It may be odd to do a book review of a text published nearly twenty years ago. Perhaps odder still, the text is a biblical commentary, and I’m not a biblical scholar. Yet I’ve recently come across a resource that’s been of immense benefit — and I think would be to others.
Important personal background: I’m a parish priest, which means (as mentioned here
last year) that since I’m not a full-time academic researcher and writer, I rely upon such scholars immensely. In my current role, I preach weekly, alongside (at minimum) two other distinct teaching opportunities in the week, so it’s not uncommon for me to be preparing five different lessons or sermons at any given time. As such, I simply must rely on those whose vocations are more clearly dedicated to scholarship to do much of the serious and faithful research lifting for me. One such scholar I’ve regularly relied upon is Richard Hays. Hays’s influence in my work of late has mainly been through his 1997 commentary on 1 Corinthians, which was published in the Interpretation
series. Rarely does one encounter a text that is both deeply engaged with the scholarly issues at hand and yet presented in such a way as to be immediately useful for catechesis. Hays avoids the so-called “choice” between serious scholarship and pastoral utility, and instead he unites both causes in a single presentation.
So how does he do it?
Not uniquely, Hays divides Paul’s epistle into pericopes of various sizes covering the entire letter. More to the point, however, Hays then rigorously adheres to the following organization:
- Introduction of the pericope and how it relates to the larger themes Hays traces through the letter.
- Near verse-by-verse analysis of textual and historical issues, often breaking the pericope down into smaller sections first.
- A concluding section organized by pericope (entitled “Reflections for Teachers and Preachers”), discussing themes previously mentioned and traced through the more analytic discussions.
Again, having such an organization isn’t unique to Hays. What’s unique is the rigor with which he sticks to it. Nowhere in the book does the reader feel Hays is giving short shrift to any of a given pericope’s three sections. Rather, the reader finds herself quickly trained to watch for ways each section will tie into the preceding and following ones simultaneously enriching both the more analytic and pastoral writing.
Hays shows a (dare I say unusual) awareness of pastoral issues potentially raised by his work — and yet he refuses to let them dominate his concerns, instead letting Paul’s text drive the discussion. It seems Hays made an important decision to be pastorally aware, but not overly pastorally sensitive. By that I mean he makes the practical connections intellectually accessible to his audience without caving into the supposed need to make them palatable. Just for an example take this paragraph from the reflections on 4:1-21:
Thus far I have spoken as though we are to take on the “apostle” role in this passage and to pronounce criticism on those who confuse the gospel with the regnant cultural systems of our day. But of course if we are to read this letter to the Corinthians as a letter also to us, we must feel the force of Paul’s critique on our own lives. Many of us are filled and rich. Whether we boast in that or not, we must at least ask ourselves whether Paul is talking directly to us in 1 Corinthians 4:8-13. If so, we must wonder whether our proclamation of the gospel can have any credibility unless, like Paul, we respond to the call of God by living a visibly alternative lifestyle that bears prophetic witness against a culture of self-satisfaction. (79)

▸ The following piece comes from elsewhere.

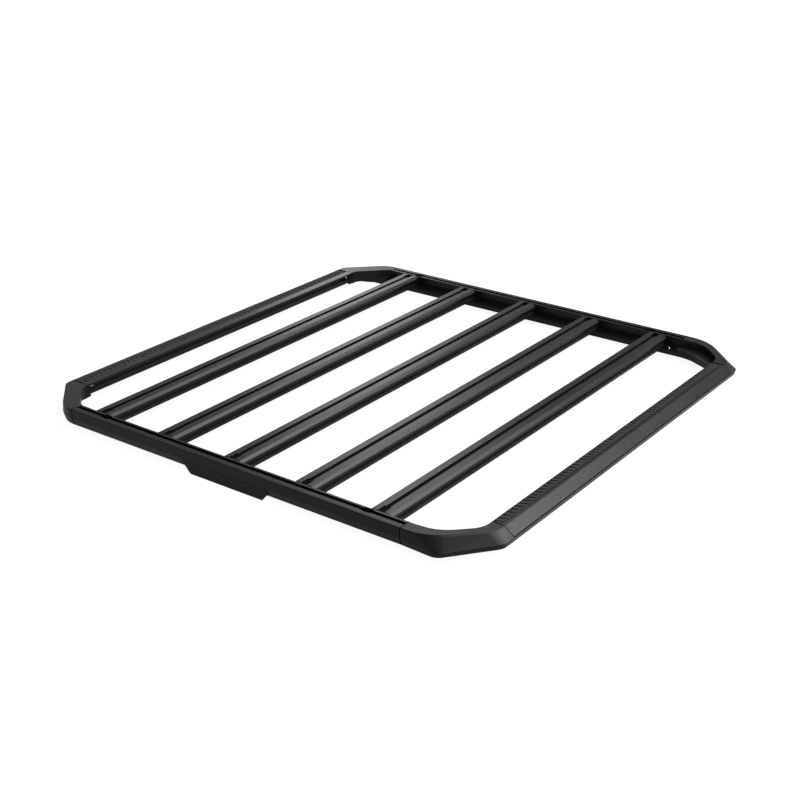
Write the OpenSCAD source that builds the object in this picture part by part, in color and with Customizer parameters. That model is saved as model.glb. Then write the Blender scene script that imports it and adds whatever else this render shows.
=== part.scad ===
// Flat platform roof rack: extruded side rails, end rails and cross slats, joined by cast corners.
// X runs along the car with the front at +X, Y runs across it, and Z is up.
// The origin lies under the middle, level with the lower edges of the two side plates.
// Profiles are drawn with 0 at the top plane, so their heights are negative.

/* [Frame] */
// Length over the front and rear rails
frame_l = 1500; // [1440:10:1800]
// Width over the side rails
frame_w = 1495; // [1200:5:1800]
// Height of the side rails
frame_h = 46; // [44:1:56]
// Open seam between a rail and a corner
seam = 0.8; // [0.2:0.1:0.9]
// Running fit of pieces that slide into each other
fit = 0.3; // [0.2:0.1:0.8]

/* [Side rails] */
// Width of the rail's top, from its outer face to its inner edge
rail_top_w = 37; // [36:0.5:44]
// Width of the slot along the rail's top
rail_slot_w = 12; // [10:0.5:14]
// Width of the lip on the inner side of the slot
rail_lip_w = 6.4; // [5.5:0.1:8]
// Width of the channel behind the slot
rail_channel_w = 21; // [20:0.5:22]
// Depth of the channel's floor below the top
rail_channel_d = 16; // [12:0.5:18]
// Thickness of the lips over the channel
rail_lip_t = 3; // [2:0.1:4]
// Thickness of the rail's inner walls
rail_wall = 2.5; // [2:0.1:2.8]
// Thickness of the rail's outer wall
rail_skin = 3; // [2.5:0.1:4]
// Depth at which the outer face starts to lean in
facet_down = 27; // [22:1:34]
// How far the outer face leans in at the bottom
facet_in = 5; // [3:0.5:8]
// Reach of the inner flange, from the outer face
flange_reach = 70; // [66:1:84]
// Depth of the flange's top below the top plane
flange_down = 32; // [31:0.5:33]
// Width of the groove along the flange
flange_groove_w = 5; // [3:0.5:7]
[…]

Again, notice what’s present in that example and what’s not: Hays is certainly making sure no one misses what he takes to be one of the pastoral applications of 1 Cor 4:8-13, but he resists the temptation to explain how exactly one would reasonably (palatably) live into this challenge.
Paul’s 1 Corinthians isn’t without it’s pastoral landmines — the proper roles of women, speaking in tongues, and sexual ethics all make their appearances. In a pastorally critical move, Hays doesn’t skip a single verse. Contrary to the way some commentaries are written (especially those written with a “practical” end in mind), Hays never assumes his audience is stupid or unable to see the portions of the text that may seem at best inapplicable and at worst wrong or even dangerous by our contemporary wisdom. Skipping such texts — as is popular — only decreases our understanding of, appreciation for, and obedience to the Scriptures. Hays goes an alternate route: naming the challenges and exploring how we will honestly engage with a biblical text we seek to make authoritative in our lives and our Church.
To be certain, not everything in this commentary is perfect, and, just for the record, I don’t agree with every one of Hays’s conclusions. But I found myself teaching through Paul’s letter, beginning with multiple scholarly sources that I’d assumed would have relatively equal impact as I worked my way through the text. It didn’t take long before I found myself wanting first to know what Hays had said.
There’s a question as to whether or not this model can be further explored. The basic form has certainly been attempted … but I daresay with much less success (such attempts often require either scholarship or application, or usually both, to suffer). Certainly, this purpose ought not be primary for all biblical scholarship (Hays explicitly builds upon others who’ve done work on 1 Corinthians in the past), but it’s something we could use more of. In the meantime, consider this post your impetus for that next Bible Study topic: There’s a terrific resource out there for faithful and serious engagement with Paul’s first letter to the Corinthians.